I have asked a similar question: Can a lower level cache have higher associativity and still hold inclusion?
Suppose we have 2-level of cache. (L1 being nearest to CPU (inner / lower-level) and L2 being outside that, nearest to main memory) can L1 cache be write back?
My attempt)
I think we must have only write through cache and we cannot have write back cache in L1. If a block is replaced in the L1 cache then it has to be written back to L2 and also to main memory in order to hold inclusion. Hence it has to be write through and not write back.
All these doubts arise from the below exam question. :P
Question) For inclusion to hold between two cache levels L1 and L2 in a multi-level cache hierarchy which of the following are necessary?
I) L1 must be write-through cache
II) L2 must be a write-through cache
III) The associativity of L2 must be greater than that of L1
IV) The L2 cache must be at least as large as the L1 cacheA) IV only
B) I and IV only
C) I, II and IV only
D) I, II, III and IV
As per my understanding, the answer needs to be Option (B)
Real life counterexample: Intel i7 series (since Nehalem) have a large shared (between cores) L3 that's inclusive. And all levels are write-back (including the per-core private L2 and L1d) to reduce bandwidth requirements for outer caches.
Inclusive just means that the outer cache tags have a state other than Invalid for every line in a valid state in any inner cache. Not necessarily that the data is also kept in sync. https://en.wikipedia.org/wiki/Cache_inclusion_policy calls that "value inclusion", and yes it does require a write-through (or read-only) inner cache. That's Option B, and is even stronger than just "inclusive".
My understanding of regular inclusion, specifically in Intel i7, is that data can be stale but tags are always inclusive. Moreover, since this is a multi-core CPU, L3 tags tell you which core's private L2/L1d cache owns a line in Exclusive or Modified state, if any. So you know which one to talk to if another core wants to read or write the line. i.e. it works as a snoop filter for those multi-core CPUs.
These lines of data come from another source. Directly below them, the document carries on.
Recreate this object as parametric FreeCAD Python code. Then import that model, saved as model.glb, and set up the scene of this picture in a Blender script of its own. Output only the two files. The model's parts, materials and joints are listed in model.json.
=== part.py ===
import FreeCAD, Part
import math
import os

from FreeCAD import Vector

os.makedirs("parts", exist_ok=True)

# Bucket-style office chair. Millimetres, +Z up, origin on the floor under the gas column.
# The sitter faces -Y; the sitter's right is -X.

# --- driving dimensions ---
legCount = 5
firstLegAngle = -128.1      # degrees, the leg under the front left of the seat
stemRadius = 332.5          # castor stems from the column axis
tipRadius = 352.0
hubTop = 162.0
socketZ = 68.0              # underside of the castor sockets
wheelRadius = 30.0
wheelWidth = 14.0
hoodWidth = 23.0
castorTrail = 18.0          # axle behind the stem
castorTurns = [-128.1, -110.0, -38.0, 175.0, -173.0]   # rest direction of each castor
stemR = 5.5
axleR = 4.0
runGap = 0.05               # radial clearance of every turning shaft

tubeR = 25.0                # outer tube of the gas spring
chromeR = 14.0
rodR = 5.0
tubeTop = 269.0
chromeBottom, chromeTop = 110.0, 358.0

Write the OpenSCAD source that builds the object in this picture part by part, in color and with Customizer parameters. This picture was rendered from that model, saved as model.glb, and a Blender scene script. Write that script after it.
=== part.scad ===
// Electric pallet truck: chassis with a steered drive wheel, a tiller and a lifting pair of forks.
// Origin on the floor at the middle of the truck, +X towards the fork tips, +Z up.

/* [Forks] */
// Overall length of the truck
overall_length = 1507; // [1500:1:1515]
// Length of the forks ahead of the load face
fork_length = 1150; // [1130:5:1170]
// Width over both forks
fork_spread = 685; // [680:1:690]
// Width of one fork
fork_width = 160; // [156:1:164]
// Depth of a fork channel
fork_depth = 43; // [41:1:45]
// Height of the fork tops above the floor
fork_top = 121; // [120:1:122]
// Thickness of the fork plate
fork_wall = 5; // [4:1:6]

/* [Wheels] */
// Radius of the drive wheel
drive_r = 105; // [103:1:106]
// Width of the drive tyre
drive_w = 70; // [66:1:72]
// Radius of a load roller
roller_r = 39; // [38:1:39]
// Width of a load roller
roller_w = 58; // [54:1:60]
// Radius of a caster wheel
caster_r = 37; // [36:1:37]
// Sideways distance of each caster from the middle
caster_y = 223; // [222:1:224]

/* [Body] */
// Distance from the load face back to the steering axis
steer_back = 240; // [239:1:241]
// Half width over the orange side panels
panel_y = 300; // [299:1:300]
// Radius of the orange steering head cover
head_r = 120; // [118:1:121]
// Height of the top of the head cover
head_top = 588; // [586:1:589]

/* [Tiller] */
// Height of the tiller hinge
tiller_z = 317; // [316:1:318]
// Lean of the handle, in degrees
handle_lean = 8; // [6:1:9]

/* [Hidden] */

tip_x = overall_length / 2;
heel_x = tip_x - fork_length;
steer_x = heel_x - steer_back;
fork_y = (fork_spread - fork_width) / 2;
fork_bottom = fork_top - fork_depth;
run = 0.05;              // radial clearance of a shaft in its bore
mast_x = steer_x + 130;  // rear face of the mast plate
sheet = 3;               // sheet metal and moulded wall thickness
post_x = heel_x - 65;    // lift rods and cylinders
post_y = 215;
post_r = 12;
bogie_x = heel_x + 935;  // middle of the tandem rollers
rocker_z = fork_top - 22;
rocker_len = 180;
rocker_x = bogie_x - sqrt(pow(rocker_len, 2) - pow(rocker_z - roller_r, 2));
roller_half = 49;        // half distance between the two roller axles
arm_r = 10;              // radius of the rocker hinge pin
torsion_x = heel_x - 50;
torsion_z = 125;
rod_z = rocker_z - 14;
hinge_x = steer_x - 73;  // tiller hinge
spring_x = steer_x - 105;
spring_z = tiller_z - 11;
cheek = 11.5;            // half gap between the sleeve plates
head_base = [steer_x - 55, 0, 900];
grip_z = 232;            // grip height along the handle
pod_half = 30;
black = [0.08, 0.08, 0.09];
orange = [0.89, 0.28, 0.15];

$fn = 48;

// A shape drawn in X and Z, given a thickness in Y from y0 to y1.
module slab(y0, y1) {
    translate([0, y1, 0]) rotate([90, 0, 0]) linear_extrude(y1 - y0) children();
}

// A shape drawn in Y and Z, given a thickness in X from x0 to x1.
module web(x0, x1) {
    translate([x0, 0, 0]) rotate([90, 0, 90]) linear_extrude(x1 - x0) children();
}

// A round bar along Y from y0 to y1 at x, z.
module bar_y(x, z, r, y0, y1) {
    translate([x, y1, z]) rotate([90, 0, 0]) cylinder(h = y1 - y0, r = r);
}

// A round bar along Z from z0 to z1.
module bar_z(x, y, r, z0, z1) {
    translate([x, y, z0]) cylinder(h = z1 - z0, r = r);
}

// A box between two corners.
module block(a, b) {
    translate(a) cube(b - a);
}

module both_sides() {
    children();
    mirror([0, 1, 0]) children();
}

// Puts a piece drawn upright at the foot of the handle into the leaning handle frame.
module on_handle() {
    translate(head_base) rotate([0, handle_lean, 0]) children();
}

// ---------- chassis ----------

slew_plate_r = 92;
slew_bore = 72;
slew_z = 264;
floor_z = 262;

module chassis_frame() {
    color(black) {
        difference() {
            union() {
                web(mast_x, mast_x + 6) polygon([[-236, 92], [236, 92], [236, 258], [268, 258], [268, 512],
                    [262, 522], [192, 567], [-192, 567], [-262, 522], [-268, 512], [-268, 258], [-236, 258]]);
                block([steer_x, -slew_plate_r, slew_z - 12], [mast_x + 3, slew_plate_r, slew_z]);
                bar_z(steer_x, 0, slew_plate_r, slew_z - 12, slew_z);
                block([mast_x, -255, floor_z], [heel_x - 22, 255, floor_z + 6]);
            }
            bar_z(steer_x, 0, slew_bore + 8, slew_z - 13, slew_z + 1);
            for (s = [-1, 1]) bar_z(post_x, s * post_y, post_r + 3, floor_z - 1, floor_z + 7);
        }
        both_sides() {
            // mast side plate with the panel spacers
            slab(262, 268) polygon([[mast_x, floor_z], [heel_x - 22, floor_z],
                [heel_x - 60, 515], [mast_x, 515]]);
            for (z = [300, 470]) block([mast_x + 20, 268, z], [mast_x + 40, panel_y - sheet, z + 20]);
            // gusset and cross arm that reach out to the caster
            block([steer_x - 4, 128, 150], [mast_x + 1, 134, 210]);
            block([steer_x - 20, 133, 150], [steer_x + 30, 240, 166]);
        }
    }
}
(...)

And conversely, if there are no tag matches in the inclusive L3 cache, the line is definitely not present anywhere on chip. (So an invalidate message doesn't need to be passed on to every core.) See also Which cache mapping technique is used in intel core i7 processor? for more details.
To write a line, the inner cache has to fetch / RFO it through the outer cache so it has a chance to maintain inclusion that way as it handles the RFO (read for ownership) from the L1d/L2 write miss (not in Exclusive or Modified state).
Apparently this is not called "tag-inclusive"; that term may have some other technical meaning. I think I saw it used and made a wrong(?) assumption about what it meant. What is tag-only forced cache inclusion called? suggests "tag-inclusive" doesn't mean tags but no data either.
Having a line in Modified state in the inner cache (L1) means an inclusive outer cache will have a tag match for that line, even if the actual data in the outer cache is stale. (I'm not sure what state caches typically use for this case; according to @Hadi in comments it's not Invalid. I assume it's not Shared either because it needs to avoid using this stale data to satisfy read requests from other cores.)
When the data does eventually write back from L1, it can be in Modified state only in the outer cache, evicted from L1.